I think the big difference is that the TV series shows everything internally from only Shinji’s perspective. It’s all internalized into his own “wrestling” with the pros and cons and coming to terms with which reality he would prefer. EoE, while still primarily focused on Shinji (he is after all the one who ultimately decides the fate of humanity) we still see some glimpses of other character’s perspective/interpretation of what’s going on.
Now, how the two ultimately portray that decision of course are about as opposite as you could get. The TV series ends with all those individuals in Shinji’s life affirming his choice, congratulating him on deciding to take, what may actually be the more difficult path. Now, we can go on for ages about WHY it’s shown that way, but it basically boils down to Shinji’s desire for recognition of himself existing in other’s lives.

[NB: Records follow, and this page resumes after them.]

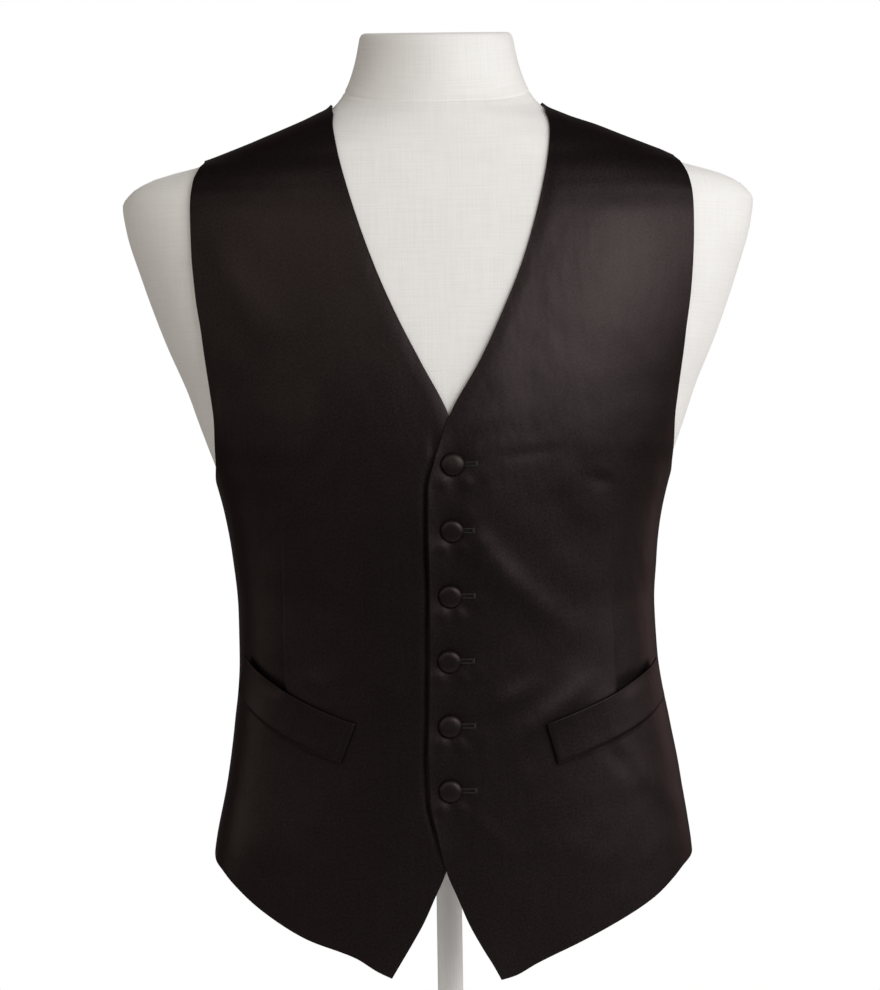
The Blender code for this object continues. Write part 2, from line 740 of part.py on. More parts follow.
def add_welt(piece, side, collection):
    """A pocket welt, laid on its front and standing open a little along the top."""
    length, slope, lean, sag, corner_distance, corner_height = WELT_CUTS[piece]

    def place(column, row):
        along, up = column / WELT_COLUMNS, row / WELT_ROWS
        run, rise = along * length, up * WELT_HEIGHT
        distance = corner_distance + run * math.cos(slope) - rise * math.sin(lean)
        height = corner_height + run * math.sin(slope) + rise * math.cos(lean)
        height -= 4 * sag * along * (1 - along)
        angle, height = rolled_round(np.stack((distance, height), -1)).T
        mouth = WELT_MOUTH * up**2 * np.sin(math.pi * along) ** 0.5
        out = CLOTH_WALL + SEAM_GAP + mouth
        return cloth_point(piece, side, angle, height, out, over_dart=True)

    return add_sheet("pocket_welt_" + piece, WELT_ROWS, WELT_COLUMNS, place, collection)


def add_button(number, collection):
    """A covered button on the left front, counted from the top."""
    height = BUTTON_TOP_HEIGHT - (number - 1) * BUTTON_PITCH
    angle = angle_of(closure_at(height) + BUTTON_OFFSET, height)
    seat = cloth_point("left", 1, np.array(angle), height, np.array(CLOTH_WALL + SEAM_GAP))
    out = Vector(figure_normal(np.array(angle), height))
    made = add_turned(
        f"button_{number}", BUTTON_OUTLINE, BUTTON_STEPS, collection, "button_satin", SATIN
    )
    made.location = Vector(seat)
    made.rotation_euler = out.to_track_quat("Z", "Y").to_euler()
    return made


def form_levels():
    """The form's rings from the bottom up: height, and the share of the full section's width."""
    bottom = [(FORM_BOTTOM + rise, share) for rise, share in FORM_BOTTOM_EDGE]
    body = np.linspace(*FORM_BODY_RINGS)
    shoulders = np.linspace(*FORM_SHOULDER_RINGS)
    full = [(height, 1.0) for height in (*body, *shoulders, *FORM_NECK_RINGS)]
    top = [(FORM_TOP - drop, share) for drop, share in FORM_TOP_EDGE]
    return bottom + full + top


def add_dress_form(collection):
    """The torso and neck: the rings of a sphere, moved to the figure's sections."""
    levels = form_levels()
    rings = len(levels) - 1
    bm = bmesh.new()
    bmesh.ops.create_uvsphere(bm, u_segments=FORM_SEGMENTS, v_segments=rings, radius=1)
    for vert in bm.verts:
        ring = int(round((1 - math.acos(max(-1, min(1, vert.co.z))) / math.pi) * rings))
        height, drawn_in = levels[ring]
        angle = np.array(math.atan2(vert.co.x * FORM_CROWDING, -vert.co.y))
        level = np.array((0.0, 0.0, height))
        vert.co = swayed(level + (figure_point(angle, height) - level) * drawn_in)
    return add_object("dress_form", bm, collection, "form_linen", LINEN)


def main():
    for obj in list(bpy.data.objects):
        bpy.data.objects.remove(obj)
    collection = bpy.data.collections.new("suit_waistcoat")
    bpy.context.scene.collection.children.link(collection)

    add_turned("stand_base", BASE_OUTLINE, STAND_STEPS, collection, "stand_steel", WHITE_STEEL)
    add_turned("stand_pole", POLE_OUTLINE, STAND_STEPS, collection, "stand_steel", WHITE_STEEL)
    add_dress_form(collection)
    for piece, side in (("left", 1), ("right", -1)):
        add_front(piece, side, collection)
        add_back(piece, side, collection)
        add_welt(piece, side, collection)
    for number in range(1, BUTTON_COUNT + 1):
        add_button(number, collection)


main()
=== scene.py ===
from math import atan2, cos, hypot, pi, radians, sin, tan

import bmesh
import bpy
import numpy as np
from mathutils import Matrix, Vector


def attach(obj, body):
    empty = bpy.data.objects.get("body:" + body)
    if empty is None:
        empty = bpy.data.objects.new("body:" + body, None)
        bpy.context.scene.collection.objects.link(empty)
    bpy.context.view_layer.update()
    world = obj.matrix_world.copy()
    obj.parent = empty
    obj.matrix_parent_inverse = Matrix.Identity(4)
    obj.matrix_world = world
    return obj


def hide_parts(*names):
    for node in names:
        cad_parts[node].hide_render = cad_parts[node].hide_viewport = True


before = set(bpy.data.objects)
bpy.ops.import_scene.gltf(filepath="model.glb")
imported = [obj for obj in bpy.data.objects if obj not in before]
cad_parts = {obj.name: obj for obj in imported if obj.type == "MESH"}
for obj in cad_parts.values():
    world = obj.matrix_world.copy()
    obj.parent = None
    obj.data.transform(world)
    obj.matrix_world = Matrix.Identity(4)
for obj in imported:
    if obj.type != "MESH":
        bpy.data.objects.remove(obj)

mm = 0.001
scene = bpy.context.scene
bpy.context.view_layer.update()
print("frame loaded")

# The figure under the cloth. A place on it is an angle, round from the centre front, and a height.
figure = {
    # height, half width, depth in front and depth behind, in mm, squareness of the section
    "sections": (
        (100, 190, 91.8, 112, 2.4), (200, 184, 95.2, 108, 2.45), (250, 174.5, 97.5, 102, 2.45),
        (300, 166.2, 100.4, 95, 2.45), (350, 159.8, 104.4, 88.5, 2.42), (390, 158.8, 108.6, 86, 2.42),
        (430, 162.5, 113.4, 87.5, 2.44), (470, 169.5, 118.4, 92.5, 2.46), (500, 177.6, 121.1, 97, 2.48),
        (520, 184.9, 122.1, 100, 2.5), (540, 192.1, 122.4, 102.5, 2.5), (560, 199, 122.1, 104.5, 2.5),
        (600, 216, 119.4, 107, 2.5), (650, 234, 113, 108, 2.48), (690, 246, 105.5, 106, 2.42),
        (708, 248.5, 100.8, 103, 2.3), (718.5, 241.5, 97.4, 100.8, 2.26), (728.5, 223, 94, 98.2, 2.26),
        (736.2, 193, 91, 95.5, 2.28), (747, 162.5, 88.5, 93, 2.3), (761.5, 127, 82.5, 87, 2.2),
        (772, 103, 78, 82, 2.15), (783.5, 83.8, 73.5, 76.5, 2.1), (795, 74, 69, 70.5, 2.05),
        (820, 64.5, 64, 60.5, 2), (845, 59.5, 63.5, 56, 2),
    ),
    # how far the cloth stands off it, all in mm: height, in front, at the side, behind
    "ease": (
        (100, 1.5, 2.5, 3), (200, 2.2, 2.4, 4), (300, 3, 2.2, 5), (390, 3.4, 2.2, 6.5),
        (470, 3.2, 2, 5), (530, 2.4, 2.2, 3.4), (600, 1.6, 1.8, 2.6), (680, 1.3, 1.6, 2.6),
        (720, 1.7, 1.8, 2.8), (760, 1.6, 1.7, 3), (785, 1.3, 1.7, 3.2), (850, 1.3, 1.7, 3.2),
    ),
    "neckTilt": radians(8.7),
    "neckTiltHeights": (0.765, 0.800),
    "hipSway": 4 * mm,
    "hipSwayHeights": (0.400, 0.250),
    # its left side is a little fuller at the hip, and its left shoulder a little higher
    "leftHip": 2.8 * mm,
    "leftHipHeights": ((0.200, 0.270), (0.470, 0.360)),
    "leftHipAcross": (0.060, 0.155),
    "leftShoulder": 2.4 * mm,
    "leftShoulderHeights": (0.660, 0.725),
    "leftShoulderAcross": ((0.090, 0.130), (0.195, 0.170)),
}


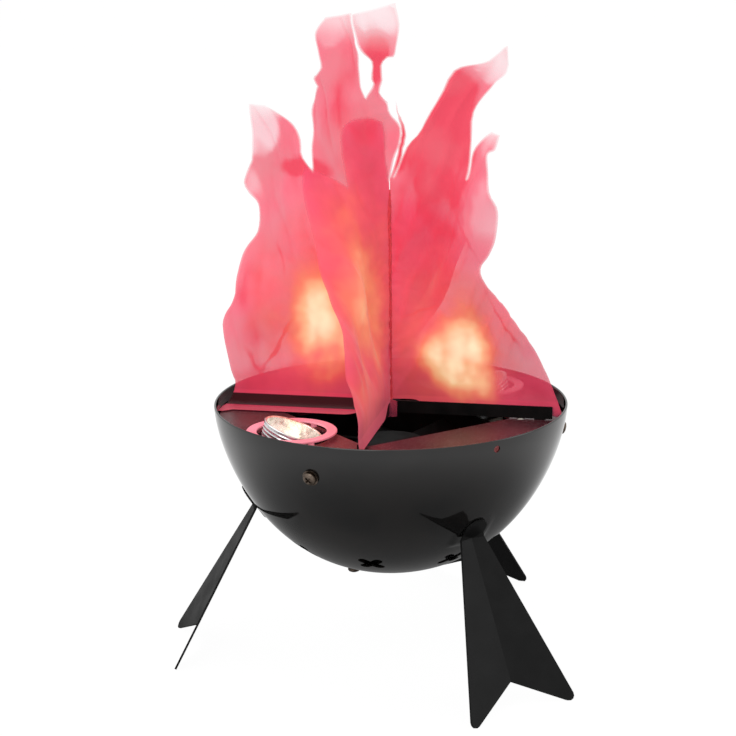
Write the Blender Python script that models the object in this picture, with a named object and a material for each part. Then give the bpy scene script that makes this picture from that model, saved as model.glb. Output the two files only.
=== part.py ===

EoE goes almost the total opposite direction in portraying this. He wakes up in a thoroughly wrecked world, the events leading up to the point of him rejecting instrumentality all still happened. We don’t know if he created a world devoid of everyone except he and Asuka, but the fact that there is ANYONE there other than just him shows that he ultimately rejected the concept of instrumentality on some level and decided he wanted there the be “others” in his life. Again, we can go on for a long time about what happens after that realization (choking Asuka, her reaching up and touching him (or trying to choke him back, who knows) and then Shinji breaking down as always and Asuka saying something along the lines of she feels sick/this is sickening/etc.), but ultimately it’s the same ending. Just presented very, very differently.
My prediction for the new movies: I think we’ll again see ultimately the same choice being made by Shinji. Rejecting instrumentality, returning individual existences to the world. I think this will be presented in a slightly (it is still Evangelion after all) less ambiguous form, but overall in a positive tone, if not maybe a little bitter sweet.
So Narutaki doesn’t consider Azumanga Daioh to be slice of life? It’s basically a sitcom. It’s not “going anywhere” especially in comparison to a drama.